The 1981 Education Act placed more hearing-impaired children in mainstream schools. Hearing-impaired children should be entitled to have direct access to a trained Teacher of the Deaf. Likewise parents of hearing-impaired children and mainstream teachers are entitled to be guided by, and have regular and direct access to a trained Teacher of the Deaf. Without the appropriate recognition of their skills, Teachers of the Deaf are unlikely to be attracted into peripatetic work and the government's declared intention of improving the quality of education and equality of access for all may not be achieved.

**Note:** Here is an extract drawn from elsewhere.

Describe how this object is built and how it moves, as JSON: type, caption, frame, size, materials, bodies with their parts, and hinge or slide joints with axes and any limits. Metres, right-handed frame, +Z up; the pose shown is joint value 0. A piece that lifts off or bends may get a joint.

The government lays great stress on training, yet there is the danger that for some hearing-impaired children attending mainstream schools their needs will be managed or mismanaged by a teacher who is not a trained Teacher of the Deaf. Such a situation must be contrary to the declared wish of the government that all individuals should receive training to fit them for work.


CONCLUSION

In this paper I have examined why peripatetic teachers working with hearing-impaired children should be qualified Teachers of the Deaf. In doing so I have illustrated those things that Teachers of the Deaf can offer that teachers of Special Educational Needs cannot. It has been an attempt to define the uniqueness of Teachers of the Deaf and the reasons that require LEAs to continue employing them in the role of peripatetic teachers thereby ensuring that the hearing-impaired child has regular and direct access to the Teacher of the Deaf.

Further, if the government genuinely cares for the education of minority handicaps, such as hearing impairment, it is hoped that they will take heed of the thoughts and observations in this paper and ensure that the mandatory qualification is extended to cover Teachers of the Deaf who work in places other than schools for the deaf and partially hearing units.